In the last year, we’ve seen the rise of Facebook Instant Articles, Apple News, Google Now, Snapchat Discover etc. “News” is blending in with editorial content and the method of delivery based on a person’s preferences is where the money is going to flow.

If you haven’t already, check out Nuzzel and you’ll see why.

That’s because our social preferences and our media consumption preferences are coalescing in this third generation of the web. “Going to” Facebook to check our newsfeed will seem as antiquated as picking up a newspaper from a newsstand to check the day’s news. However, once newspapers started being delivered to our homes, we started viewing the news differently. The same thing is happening here with social. The news / content /info we want (and the algorithms think we need based on our bank balance, location, heart rate, travel speed, or upcoming schedule) is going to be coming to us, via messengers and notifications on our mobile devices.
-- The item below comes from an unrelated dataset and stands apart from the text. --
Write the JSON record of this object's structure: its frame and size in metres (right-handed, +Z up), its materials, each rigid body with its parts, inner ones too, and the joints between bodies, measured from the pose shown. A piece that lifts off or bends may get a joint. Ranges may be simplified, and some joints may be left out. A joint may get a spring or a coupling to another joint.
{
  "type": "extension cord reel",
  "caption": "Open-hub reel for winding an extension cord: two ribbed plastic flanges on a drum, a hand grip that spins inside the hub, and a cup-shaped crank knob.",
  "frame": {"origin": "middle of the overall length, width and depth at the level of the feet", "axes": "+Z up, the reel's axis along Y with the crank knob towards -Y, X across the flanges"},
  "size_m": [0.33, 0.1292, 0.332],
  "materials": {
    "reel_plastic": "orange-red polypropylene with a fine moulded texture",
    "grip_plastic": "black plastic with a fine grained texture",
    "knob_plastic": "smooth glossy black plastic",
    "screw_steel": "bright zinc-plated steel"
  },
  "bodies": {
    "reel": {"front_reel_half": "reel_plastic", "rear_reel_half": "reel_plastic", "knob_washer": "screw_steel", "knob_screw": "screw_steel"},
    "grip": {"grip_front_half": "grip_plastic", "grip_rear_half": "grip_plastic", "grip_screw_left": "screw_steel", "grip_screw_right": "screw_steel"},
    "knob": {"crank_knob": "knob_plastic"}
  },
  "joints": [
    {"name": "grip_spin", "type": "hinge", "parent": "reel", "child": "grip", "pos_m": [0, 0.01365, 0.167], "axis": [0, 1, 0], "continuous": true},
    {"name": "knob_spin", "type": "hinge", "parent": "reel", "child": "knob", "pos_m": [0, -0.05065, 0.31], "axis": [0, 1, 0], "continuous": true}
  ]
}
Messengers are the next wave that is quickly coming to the US (already happened in much of the world outside North America just as texting, video chat etc took a while for Americans to catch on). These initiatives by Google, Facebook, Apple, Snapchat etc are a very real signal that they want to be the distributor of the content that we’ll inevitably be receiving via Facebook’s Messenger or WeChat or Whatsapp or whatever we all network shift to for our social spaces in the next 3 or so years.

What does that mean to your small business selling widgets or your nonprofit?
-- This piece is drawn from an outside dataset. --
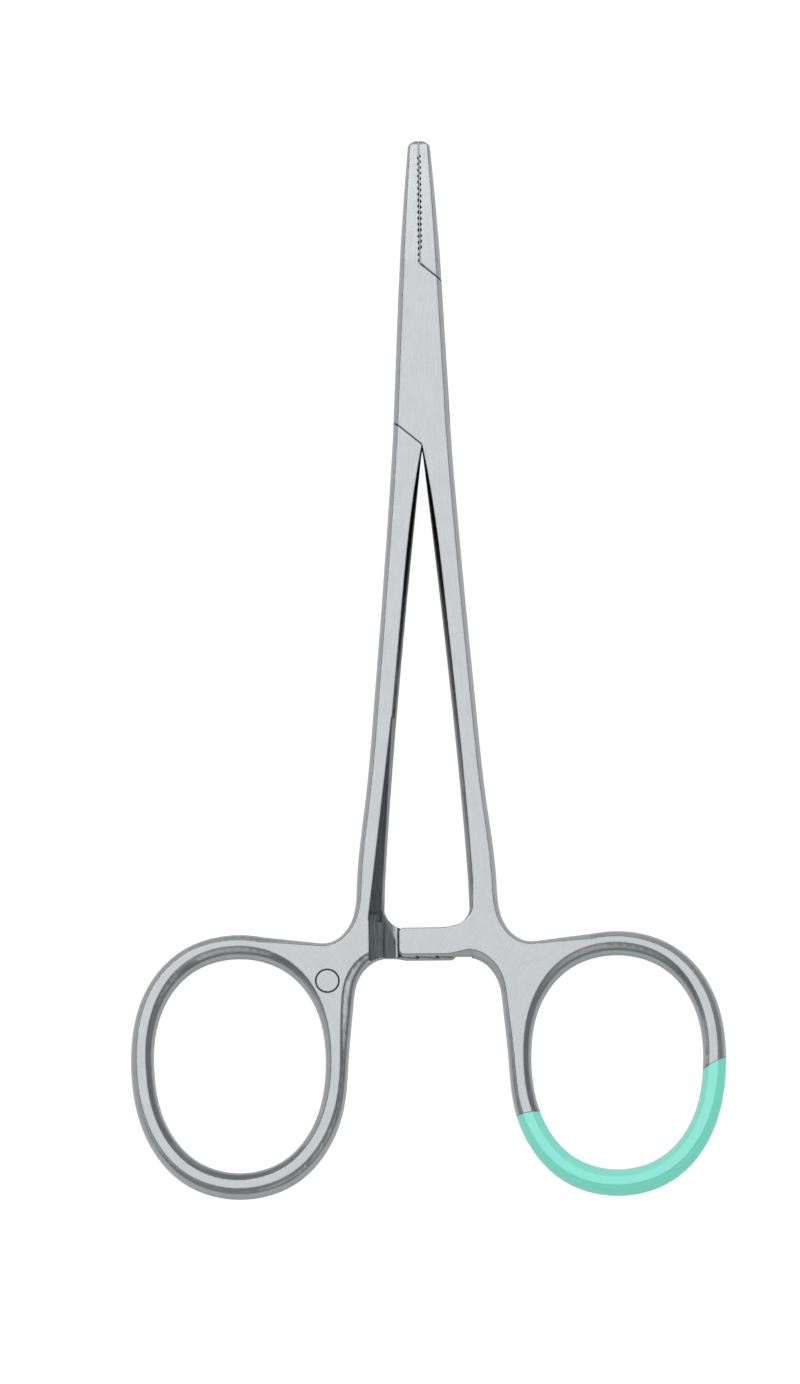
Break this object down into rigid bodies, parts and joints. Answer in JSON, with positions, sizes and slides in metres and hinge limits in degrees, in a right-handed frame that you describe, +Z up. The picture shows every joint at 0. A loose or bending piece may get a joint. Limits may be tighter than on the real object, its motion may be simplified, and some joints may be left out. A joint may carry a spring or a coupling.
{
  "type": "needle holder",
  "caption": "Straight surgical needle holder with a box lock, serrated jaws, a ratchet between the shanks and oval finger rings, one ring partly coated in turquoise.",
  "frame": {"origin": "on the axis of the lock pin, in the plane of the back faces that the instrument lies on", "axes": "+Y along the instrument towards the jaw tips, +X towards the coated ring, +Z up out of the front face"},
  "size_m": [0.0716, 0.13, 0.004],
  "materials": {
    "steel": "satin ground stainless steel",
    "pin_steel": "satin, ground flush with the lock",
    "coat": "glossy turquoise coat"
  },
  "bodies": {
    "box_body": {"box_half": "steel", "lock_pin": "pin_steel", "ring_coating": "coat"},
    "tongue_body": {"tongue_half": "steel"}
  },
  "joints": [
    {"name": "box_lock_pivot", "type": "hinge", "parent": "box_body", "child": "tongue_body", "pos_m": [0, 0, 0.002], "axis": [0, 0, -1], "range_deg": [0, 60]}
  ]
}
Everything if you’re doing any marketing on the web in 2015.

Quality Means More Than Quantity Even on Social Media

Sometimes we think that just putting out a consistent number of things will just create some outliers that’ll help us win. Heck, I even believed this for a long time and advised people to just focus on quantity. I don’t think that’s true anymore. Yes, we need to output things at high quantity, but we need to treat every single piece of output as the one that’ll be a breakout hit.

Source: Buffer’s Marketing Manifesto in 500 Words

Quality > Quantity despite what other social media experts might tell you.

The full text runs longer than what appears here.